Spark version is 2.3. I am using a temporary function to execute my code, below is my code snippet

package com.test.example;
import org.apache.spark.sql._
import com.databricks.spark.xml._;
import org.apache.spark.sql.functions._
import org.apache.spark.sql._
import org.apache.spark.sql.types._
import org.apache.spark.sql.SparkSession
import org.apache.spark.SparkConf
import org.apache.spark.SparkContext
object Sample{
def main(args:Array[String]){
val conf = new SparkConf().setAppName("XML Reading").setMaster("yarn-cluster").set("spark.driver.extraClassPath", "/usr/hdp/2.6.5.3015-8/spark2/jars/brickhouse-0.6.0.jar;/usr/hdp/2.6.5.3015-8/spark2/jars/spark-csv_2.10-1.5.0.jar;/usr/hdp/2.6.5.3015-8/spark2/jars/spark-xml_2.10-0.4.1.jar").set("spark.executor.extraClassPath", "/usr/hdp/2.6.5.3015-8/spark2/jars/brickhouse-0.6.0.jar;/usr/hdp/2.6.5.3015-8/spark2/jars/spark-csv_2.10-1.5.0.jar;/usr/hdp/2.6.5.3015-8/spark2/jars/spark-xml_2.10-0.4.1.jar")
val spark = SparkSession.builder().config(conf).getOrCreate()
spark.sql("ADD JAR /usr/hdp/2.6.5.3015-8/spark2/jars/brickhouse-0.6.0.jar")
spark.sql("""CREATE TEMPORARY FUNCTION numeric_range AS 'brickhouse.udf.collect.NumericRange' using JAR '/usr/hdp/2.6.5.3015-8/spark2/jars/brickhouse-0.6.0.jar'""")
spark.sql("""CREATE TEMPORARY FUNCTION array_index AS 'brickhouse.udf.collect.ArrayIndexUDF' using JAR '/usr/hdp/2.6.5.3015-8/spark2/jars/brickhouse-0.6.0.jar'""")

var df = spark.read.format("com.databricks.spark.xml").option("rowTag","DataArea").load("///scripts/Store_Site_edited.xml")
val schema = df.schema
var parse_df = spark.read.format("com.databricks.spark.xml").option("rowTag","DataArea").schema(schema).load("///scripts/Store_Site_edited.xml")

parse_df.registerTempTable("complete_df")

spark.sql(s"""select current_timestamp() as load_dttm,
 actioncode,cast(regexp_replace(substr(creationTime,1,19),"T"," ") as timestamp) as start_dttm,n as array_index,array_index(Location,n) as Location from complete_df lateral view numeric_range(size(Location)) n1 as n""").registerTempTable("main_table_1")
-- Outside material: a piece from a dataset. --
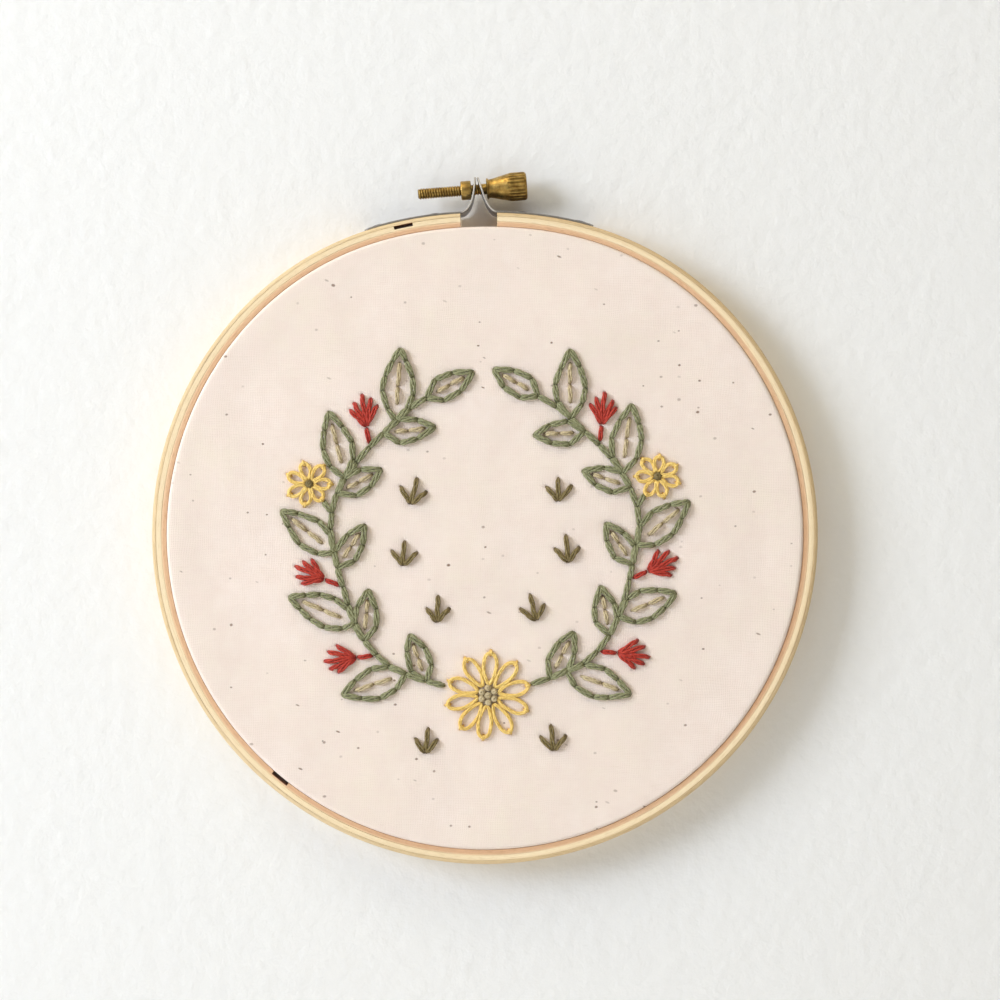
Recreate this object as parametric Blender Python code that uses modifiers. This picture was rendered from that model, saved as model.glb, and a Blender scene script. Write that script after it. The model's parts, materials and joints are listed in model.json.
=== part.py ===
"""Hoop embroidery art: a cotton cloth stretched in a wooden screw hoop.

The cloth faces -Y and +Z is up. The origin is the underside of the clamp screw, midway between the
ears and midway through the depth, where the hoop hangs. Sizes are in millimetres and angles are in
degrees, clockwise from the clamp as seen from the front; the objects are in metres.
"""

import math

import bmesh
import bpy
from mathutils import Matrix, Vector
from mathutils.geometry import interpolate_bezier

MM = 0.001
CLEARANCE = 0.3  # between any two pieces
FINE_CLEARANCE = 0.25  # between the small metal pieces
MERGE_DISTANCE = 0.01
SHARP_ANGLE = 35

# The two rings. The squeeze flattens every ring alike near the clamp and makes it a little wide.
INNER_HOOP_RADIUS = 76.2  # outer face of the inner ring, which sets the nominal six inches
INNER_HOOP_THICKNESS = 4.0
INNER_HOOP_EDGE = 0.6
OUTER_HOOP_THICKNESS = 3.85
OUTER_HOOP_OUTER_EDGE = 1.0
OUTER_HOOP_INNER_EDGE = 0.3
HOOP_DEPTH = 10.0
OVAL = 0.33
CLAMP_FLAT = 1.95
CLAMP_FLAT_SPREAD = 25.0
CLAMP_GAP = 9.1
RING_STEPS = 96
EDGE_STEPS = 3

# The cloth: a drum face with a rim that runs back between the rings
CLOTH_THICKNESS = 1.0
CLOTH_PROUD = 0.6  # of the outer ring's front face
CLOTH_EDGE = 1.4
CLOTH_INNER_EDGE = 0.4
CLOTH_SHORT_OF_BACK = 0.5
INNER_HOOP_SHORT_OF_BACK = 0.3

# Slots where the ends of a ply don't meet: angle, depth of the near side below the outer face
PLY_SLOTS = {"middle_ply": (-13.7, 1.05), "inner_ply": (-138.9, 2.75)}
PLY_SLOT_LENGTH = 4.9
PLY_SLOT_WIDTH = 0.95

# The clamp screw, and where it crosses above the middle of the hoop
SCREW_HEIGHT = 85.5
SCREW_TILT = 3.3
SHANK_RADIUS = 1.25
SHANK_LEFT_END = -15.0
TURN_STEPS = 32

# The knob's turned outline: distance from the middle along the screw, radius
KNOB_OUTLINE = (
    (2.05, 2.35),
    (2.15, 2.6),
    (2.5, 2.6),
    (2.6, 2.3),
    (3.6, 2.35),
    (5.0, 2.65),
    (6.5, 3.05),
    (7.5, 3.4),
    (8.0, 3.5),
    (11.4, 3.5),
    (11.9, 3.35),
    (12.1, 3.0),
)

NUT_RIGHT_FACE = -2.05
NUT_LENGTH = 2.75
NUT_RADIUS = 2.35
NUT_EDGE = 0.25

# Sheet steel brackets: a strap along the outer ring, then an ear that curves up to the screw
STRAP_THICKNESS = 0.45
STRAP_WIDTH = 8.5
STRAP_ANGLE = 20.5
STRAP_INNER_END = 4.6  # from the middle of the clamp
STRAP_STEPS = 12
EAR_STEPS = 14
EAR_TIP_WIDTH = 2.0

# Each ear's bend: distance from the middle, height above the screw, at its foot, flank and tip
EAR_BENDS = {
    "left": ((2.2, -5.6), (1.15, -2.5), (0.8, 2.6)),
    "right": ((2.6, -5.6), (1.5, -2.3), (0.4, 2.6)),
}
SIDES = {"left": -1, "right": 1}

RIVET_ANGLES = {"near": 8.0, "far": 18.3}
RIVET_HEAD_RADIUS = 1.9
RIVET_RIM_HEIGHT = 0.15
RIVET_DOME_HEIGHT = 0.45
RIVET_SHANK_RADIUS = 0.6
RIVET_SHANK_IN_WOOD = 2.4
RIVET_STEPS = 20
DOME_STEPS = 3
HOLE_STEPS = 24

# Worked out from the sizes above
OUTER_HOOP_INSIDE = INNER_HOOP_RADIUS + CLEARANCE + CLOTH_THICKNESS + CLEARANCE
OUTER_HOOP_OUTSIDE = OUTER_HOOP_INSIDE + OUTER_HOOP_THICKNESS
FRONT = -HOOP_DEPTH / 2
BACK = HOOP_DEPTH / 2
CLOTH_FRONT = FRONT - CLOTH_PROUD
SCREW_AXIS_Z = SHANK_RADIUS
HOOP_CENTRE_Z = SCREW_AXIS_Z - SCREW_HEIGHT
STRAP_LIFT = FINE_CLEARANCE + STRAP_THICKNESS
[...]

val writeTo_6=spark.sql("""select cast(location.id._value as String)  as siteid,
load_dttm,
location.id._schemeagencyid as site_schemeagencyid,
location.id._type as site_type,
location.name as site_name,
cast(location.coordinate.Latitude.DegreeMeasure._value as String)  as latitude_degreemeasure,
location.Coordinate.Latitude.DegreeMeasure._unitCode as latitude_degreemeasure_unitcode,
cast(location.coordinate.Longitude.DegreeMeasure._value  as String) as longitude_degreemeasure from main_table_1""").write.option("header","true").format("csv").mode("overwrite").save("///scripts/output6")
spark.stop
}
}

Not sure what I am missing, Any suggestions would be very helpful


Solution

  • The error could be due to unavailability of jars in the workers nodes.Please try pushing the jars in the /usr/hdp/2.6.5.3015-8/spark2/jars/ in all worker nodes.